CropLife said South Africa had “completely different climate, crops and pests” from Europe and said both farmers and farmworkers were legally obliged to ensure PPE was worn if product instructions said it should be.

But farmworkers said farmers repeatedly ordered them to work on fields soon after crops were sprayed, without PPE. They said pesticides also drifted onto nearby settlements and they had to relieve themselves in sprayed fields due to a lack of toilets.

Women on Farms co-director Carmen Louw said “non-compliance of farmers is a separate issue from toxicity of pesticides.”

“We know of cases where workers had full PPE and still turned orange,” she said. “Even if European farmers had PPE, hazardous pesticides are still banned there.”

Using the law

There is a cocktail of reasons why hazardous pesticides are prevalent in South Africa, said UnPoison network coordinator Anna Shevel.

These include outdated pesticide regulation dating back to the 1940s, a lack of testing for pesticide residue, no public chemical database, illegal pesticide imports, unregulated spraying and few alternatives for farmers.

The South African public is unaware of how many hazardous pesticides are used to produce their food, Shevel said.

“There is no pressure from the public on retailers and thus no pressure from retailers to government to regulate production better,” she said.

UnPoison welcomed the DALRRD’s pledge to phase out some chemicals by June 2024, but said they were not the most dangerous ones and the announcement lacked detail such as timelines and methodology.

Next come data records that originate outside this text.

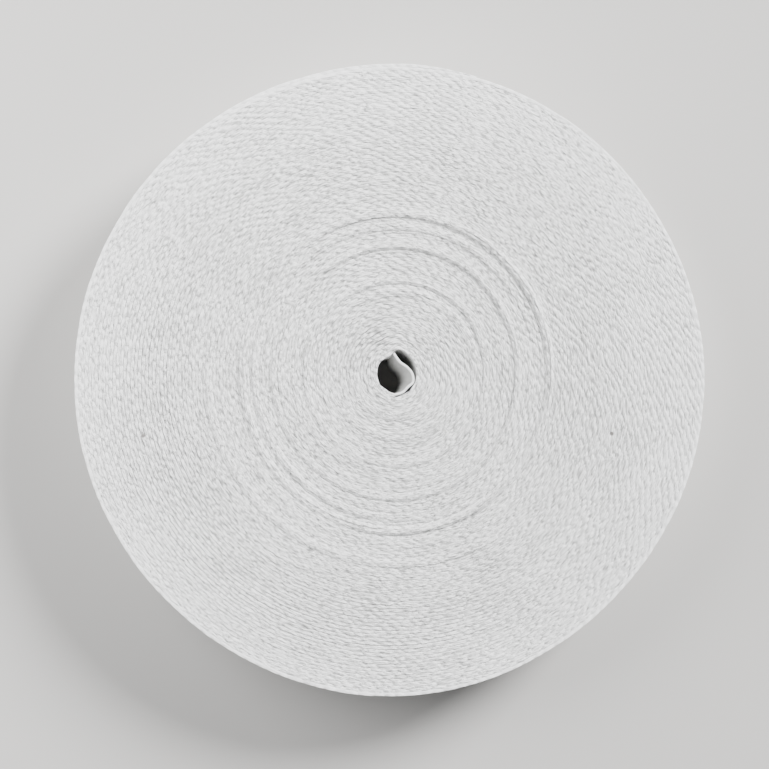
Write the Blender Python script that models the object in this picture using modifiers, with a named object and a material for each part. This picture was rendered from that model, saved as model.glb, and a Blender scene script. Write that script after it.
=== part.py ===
# A coreless roll of white woven ribbon lying flat, with the ribbon's inner end loose in its hole.
# Metres, +Z up. The origin is on the surface that the roll lies on, under the middle of the roll.

import math
from collections import namedtuple

import bmesh
import bpy

MM = 0.001

# Driving dimensions
OUTER_RADIUS = 75.0 * MM
RIBBON_WIDTH = 20.0 * MM        # the roll's height, because the turns stand on edge
SHEET_THICKNESS = 1.0 * MM      # the loose end, a little stouter than the ribbon itself
CLEARANCE = 0.3 * MM
RIM_ROUNDING = 0.4 * MM

HOLE_RADIUS = 4.75 * MM         # the round hole that the uneven one is drawn from
HOLE_CENTRE = (1.5 * MM, 1.9 * MM)
HOLE_SHAPE_ENDS = 14.0 * MM     # past this radius the turns no longer follow the hole
DRIFT_STARTS = 47.0 * MM        # past this radius the turns drift from the hole's centre to the rim's
OVAL_RADIUS = 37.0 * MM         # where the turns are most oval
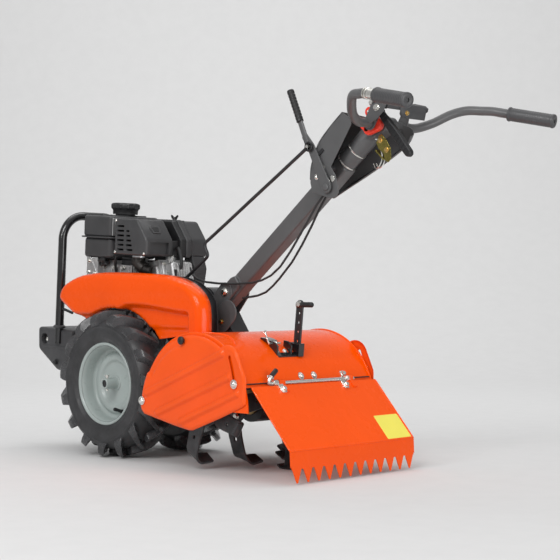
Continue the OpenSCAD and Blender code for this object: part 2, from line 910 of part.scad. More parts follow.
module shift_lever() {
    top = [611, 964];
    neck_p = [663, 843];
    color(grey) place() {
        slab(-71, -66) link2d(shift_p, 15, shift_pin, 11);
        slab(-71, -66) link2d(shift_pin, 11, neck_p, 9);
        rod_y(shift_p, 6 - fit, -66, -50);
        rod_y(shift_p, 12, -76, -71);
        rod_y(shift_pin, 4, -84, -71);
        bar([neck_p[0], -68.5, neck_p[1]], [top[0], -68.5, top[1]], 9);
    }
}

// Hooked rod from the shift lever down to the gear selector
module shift_rod() {
    color(black) place() {
        ring_y(shift_pin, 13, 8, -80, -74);
        sweep([
            [672, -77, 811], [650, -76, 798], [470, -67, 694], [287, -58, 589], [284, -58, 580],
            [294, -57, 556], [286, -56, 545], [187, -50, 486], [152, -50, 465]
        ], 4.5, 12);
    }
}

// Two control cables that the machine holds at both ends
cable_a = [
    [702, -34, 706], [675, -38, 676], [646, -40, 636], [618, -40, 601], [585, -40, 560],
    [549, -40, 522], [515, -40, 499], [482, -40, 487], [450, -40, 481], [419, -40, 479],
    [370, -42, 478], [320, -42, 479], [268, -40, 483], [228, -36, 492], [196, -26, 506],
    [176, -12, 522]
];
cable_b = [
    [690, -22, 694], [666, -22, 662], [641, -21, 624], [606, -20, 576], [571, -20, 533],
    [528, -20, 493], [502, -20, 472], [477, -20, 456], [448, -21, 447], [418, -22, 443],
    [392, -22, 440]
];
module control_cables() {
    color(black) place() {
        sweep(cable_a, 3);
        sweep(cable_b, 3);
    }
}

// ---------- tines ----------
module tine_shaft() {
    color(steel) place() {
        rod_y([tine_x, tine_z], tine_shaft_d / 2, -204, 204);
        rod_y([tine_x, tine_z], 33.5, -7, 7);
    }
}

// One blade: a flat arm that bends sideways at its tip
module blade(turn, y, reach) {
    t = 6;
    translate([tine_x, 0, tine_z]) rotate([0, turn, 0]) {
        slab(y - t / 2, y + t / 2) polygon([
            [44, -20], [62, -24], [118, -8], [tine_r - 8, 10], [tine_r - 8, 46],
            [112, 34], [60, 24], [44, 20]
        ]);
        translate([tine_r - 14, min(y, y + reach), 3]) cube([8, abs(reach), 40]);
    }
}

module tine_set() {
    inner = -94;
    outer = -190;
    difference() {
        union() {
            for (y = [inner, outer]) rod_y([tine_x, tine_z], 52, y - 4, y + 4);
            for (y = [inner, outer]) rod_y([tine_x, tine_z], 21, y - 12, y + 12);
            for (i = [0:3]) {
                blade(84 + i * 90, inner, i % 2 == 0 ? 58 : -52);
                blade(118 + i * 90, outer, i % 2 == 0 ? 60 : -32);
            }
        }
        rod_y([tine_x, tine_z], tine_shaft_d / 2, -300, 0);
    }
}
module tines_left() { color(black) place() tine_set(); }
module tines_right() { color(black) place() mirror([0, 1, 0]) tine_set(); }

case_left();
case_right();
shaft_bushes();
engine_deck();
front_weight();
front_bumper();
belt_cover();
belt_cover_back();
drive_belt();
tine_chain();
crankcase();
cylinder_block();
valve_cover();
fuel_tank();
muffler();
muffler_guard();
air_cleaner_base();
air_cleaner_cover();
air_filter();
carburettor();
blower_housing();
recoil_starter();
spark_plug();
tine_hood();
hood_sides();
hinge_rod();
frame_bolts();
shield_knobs();
stake_bracket();
column();
column_ears();
console();
handle_stem();
control_cables();
axle();
rim_left();
rim_right();
tyre_left();
tyre_right();
hub_pins();
tine_shaft();
tines_left();
tines_right();
engine_pulley();
input_shaft();
driven_pulley();
idler_arm();
flap();
stake();
stake_latch();
shield_left();
shield_right();
handlebar();
grips();
clutch_lever();
drive_bail();
shift_lever();
shift_rod();
fuel_cap();
lock_lever();
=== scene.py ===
"""Looks of a rear-tine tiller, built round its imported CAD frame.

Points are in millimetres. In the MACHINE place x runs back to the operator from the wheel axle,
y to the machine's right, and z up from the ground. Other places, such as ENGINE, have their own
origin and tilt.
"""
import math

import bmesh
import bpy
from mathutils import Matrix, Vector
from mathutils.geometry import delaunay_2d_cdt


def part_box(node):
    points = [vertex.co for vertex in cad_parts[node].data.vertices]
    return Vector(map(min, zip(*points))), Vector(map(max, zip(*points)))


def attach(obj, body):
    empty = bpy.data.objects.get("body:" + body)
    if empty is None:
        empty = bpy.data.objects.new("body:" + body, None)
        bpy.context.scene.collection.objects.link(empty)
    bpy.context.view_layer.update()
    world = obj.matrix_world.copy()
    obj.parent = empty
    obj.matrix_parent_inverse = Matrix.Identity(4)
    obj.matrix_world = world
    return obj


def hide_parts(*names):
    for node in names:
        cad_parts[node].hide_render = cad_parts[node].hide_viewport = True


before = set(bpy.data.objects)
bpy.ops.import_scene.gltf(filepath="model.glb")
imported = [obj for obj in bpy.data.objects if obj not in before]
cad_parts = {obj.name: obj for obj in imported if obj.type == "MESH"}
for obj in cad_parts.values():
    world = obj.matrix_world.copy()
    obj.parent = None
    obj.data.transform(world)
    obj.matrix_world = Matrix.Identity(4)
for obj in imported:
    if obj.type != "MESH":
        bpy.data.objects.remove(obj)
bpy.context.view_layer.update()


# ---------- places ----------
def middle(node):
    """The middle of a CAD node's box, in metres."""
    low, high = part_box(node)
    return (Vector(low) + Vector(high)) / 2


def turn(degrees):
    """Rotation about y that leans the x axis down for a positive angle."""
    return Matrix.Rotation(math.radians(degrees), 4, "Y")


def shift(x, y, z):
    """A move."""
    return Matrix.Translation((x, y, z))


HINGE_X, HINGE_Z = 629, 232  # the flap's hinge line
FLAP_SLOPE = 48  # degrees below level at rest
STAKE_X = 536.2  # the stake's foot
ENGINE_TILT = 3.5  # the engine and the hoop both lean forward

axle = middle("axle")
AXLE_Z = axle.z * 1000
MACHINE = shift(axle.x, 0, 0) @ Matrix.Scale(0.001, 4)
ENGINE = MACHINE @ shift(-75, 0, 473) @ turn(ENGINE_TILT)
CYLINDER = ENGINE @ shift(0, 0, -10) @ turn(-15)
COLUMN = MACHINE @ shift(318, 0, 441) @ turn(-38.66)
BUMPER = MACHINE @ shift(-288, 0, 345) @ turn(ENGINE_TILT)
STAKE_FOOT = MACHINE @ shift(STAKE_X, 0, 0)
STAKE = STAKE_FOOT @ turn(6)
FLAP = MACHINE @ shift(HINGE_X, 0, HINGE_Z) @ turn(FLAP_SLOPE)
MIRROR = Matrix.Scale(-1, 4, (0, 1, 0))


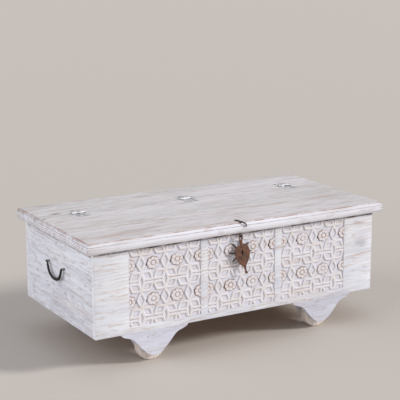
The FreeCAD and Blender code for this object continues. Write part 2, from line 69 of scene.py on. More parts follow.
def edit(piece, level="FACE"):
    # Edit mode, with everything selected
    pickOnly(piece)
    bpy.ops.object.mode_set(mode="EDIT")
    bpy.ops.mesh.select_mode(type=level)
    selectAll()


def choose(piece, kind, test):
    # In edit mode: selects the edges or faces that pass the test, and nothing else
    mesh = bmesh.from_edit_mesh(piece.data)
    bpy.ops.mesh.select_mode(type={"edges": "EDGE", "faces": "FACE"}[kind])
    bpy.ops.mesh.select_all(action="DESELECT")
    for item in getattr(mesh, kind):
        item.select_set(bool(test(item)))
    mesh.select_flush_mode()
    bmesh.update_edit_mesh(piece.data)


def cut(place, away, **rest):
    # In edit mode: cuts everything along a plane
    selectAll()
    bpy.ops.mesh.bisect(plane_co=place, plane_no=away, **rest)


def push(depth):
    # In edit mode: extrudes the selection to the back, or to the front where the depth is negative
    bpy.ops.mesh.extrude_region_move(TRANSFORM_OT_translate={"value": (0, depth, 0)})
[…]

The DALRRD said it would “continue to review the safety of pesticides that are used in South Africa in line with International trends”.

Solomon from Women on Farms believes the law will be one of the best weapons against pesticide poisoning.

“In January 2023 the German government introduced a new law that German companies have to ensure workers are respected along their value chain,” she said.

France also has progressive legislation to prohibit the production and export of hazardous substances, said Solomon.

“We want to test these laws. Laws are wonderful on paper but in terms of implementation, does it have teeth?” she said.

“If there is a ban, it should be global.”